## SUPPLIED DATA
----------
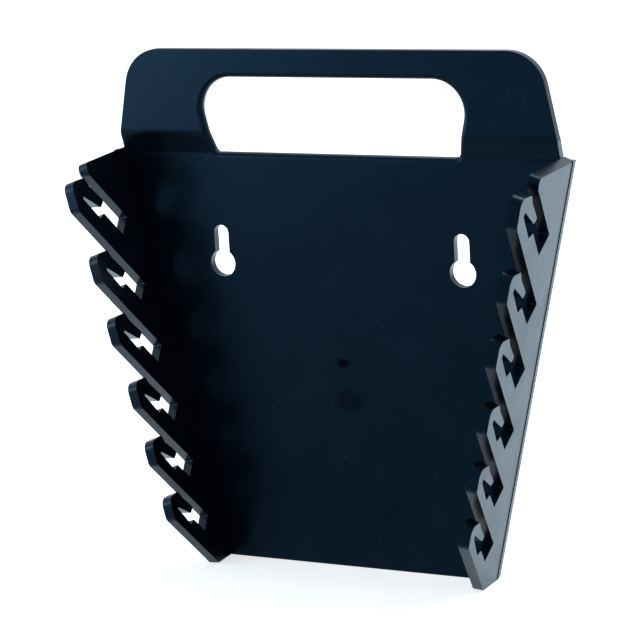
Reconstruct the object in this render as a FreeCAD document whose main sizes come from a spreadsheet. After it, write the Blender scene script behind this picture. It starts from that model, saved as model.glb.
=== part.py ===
import FreeCAD, Part
import os
from math import radians, sin

import Sketcher
from FreeCAD import Placement, Rotation, Vector

# Wall rack for six wrenches: one moulding. A tapered back plate with two keyholes carries
# a hand hold on top, and a flange along each slanted side, cut into six graded spring hooks.
# Origin: on the wall face, midway between the keyhole heads. X is right, Z is up and the
# front faces -Y. All sizes are in millimetres and degrees.

SIZES = {
    # back plate
    "plate_thickness": 3.3,
    "foot_drop": 113.4,
    "foot_half_width": 55.85,
    "shoulder_rise": 41.4,
    "side_taper": 12.7,
    "foot_corner_radius": 1.5,
    "back_edge_radius": 0.9,
    # keyholes
    "keyhole_half_spacing": 47.9,
    "keyhole_head_radius": 5.0,
    "keyhole_neck_radius": 2.9,
    "keyhole_neck_rise": 11.4,
    # hand hold, set forward of the plate by a shallow bend
    "handle_offset": 2.4,
    "bend_rise": 7.2,
    "bend_lower_radius": 4.0,
    "bend_upper_radius": 9.0,
    "handle_half_width": 86.2,
    "handle_side_lean": 11.3,
    "handle_corner_radius": 14.6,
    "shoulder_corner_radius": 1.2,
    "grip_height": 10.3,
    "opening_height": 27.9,
    "opening_half_width": 54.5,
    "opening_corner_radius": 11.8,
    "opening_foot_radius": 1.8,
    "opening_front_radius": 1.8,
    "opening_back_radius": 0.7,
    # side flanges
    "rim_step": 0.25,
    "flange_thickness": 4.0,
    "flange_lean": 1.6,
    "wall_draft": 7.0,
    "flange_foot_depth": 12.0,
    "flange_top_depth": 28.8,
    "flange_top_fall": 0.9,
    "top_front_flat": 0.4,
    "top_brow_radius": 2.0,
    # every slot: its back corner stands off the plate, its walls slope down and back
    "seat_depth": 10.3,
    "last_seat_rise": 18.2,
    "slot_slope": 46.8,
    # the largest hook: back and up from its front lower corner, or down where named a drop;
    # the drops of the catch are the same for all hooks
    "head_height": 10.1,
    "heel_back": 8.5,
    "throat_back": 10.5,
    "throat_height": 6.8,
    "tongue_back": 14.9,
    "tongue_drop": 1.2,
    "tip_length": 2.3,
    "tip_height": 0.3,
    "notch_back": 4.2,
    "notch_height": 3.3,
    "notch_width": 1.6,
    "notch_lean": 0.7,
    "catch_foot_back": 12.4,
    "catch_foot_drop": 5.8,
    "catch_length": 3.4,
    "catch_drop": 4.7,
    # roundings of the hooks
    "brow_radius": 3.2,
    "lip_radius": 3.0,
    "heel_radius": 0.9,
    "tip_radius": 0.8,
    "seat_radius": 0.4,
}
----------
## GIVEN REQUEST
Your answer should be exactly the lines of the data above, from the first through the line containing "# front faces".

## ANSWER TO THIS EXERCISE
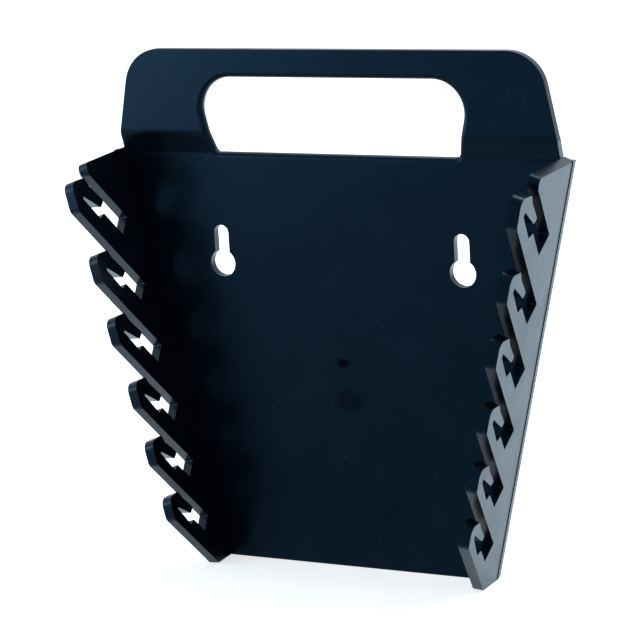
Reconstruct the object in this render as a FreeCAD document whose main sizes come from a spreadsheet. After it, write the Blender scene script behind this picture. It starts from that model, saved as model.glb.
=== part.py ===
import FreeCAD, Part
import os
from math import radians, sin

import Sketcher
from FreeCAD import Placement, Rotation, Vector

# Wall rack for six wrenches: one moulding. A tapered back plate with two keyholes carries
# a hand hold on top, and a flange along each slanted side, cut into six graded spring hooks.
# Origin: on the wall face, midway between the keyhole heads. X is right, Z is up and the
# front faces -Y. All sizes are in millimetres and degrees.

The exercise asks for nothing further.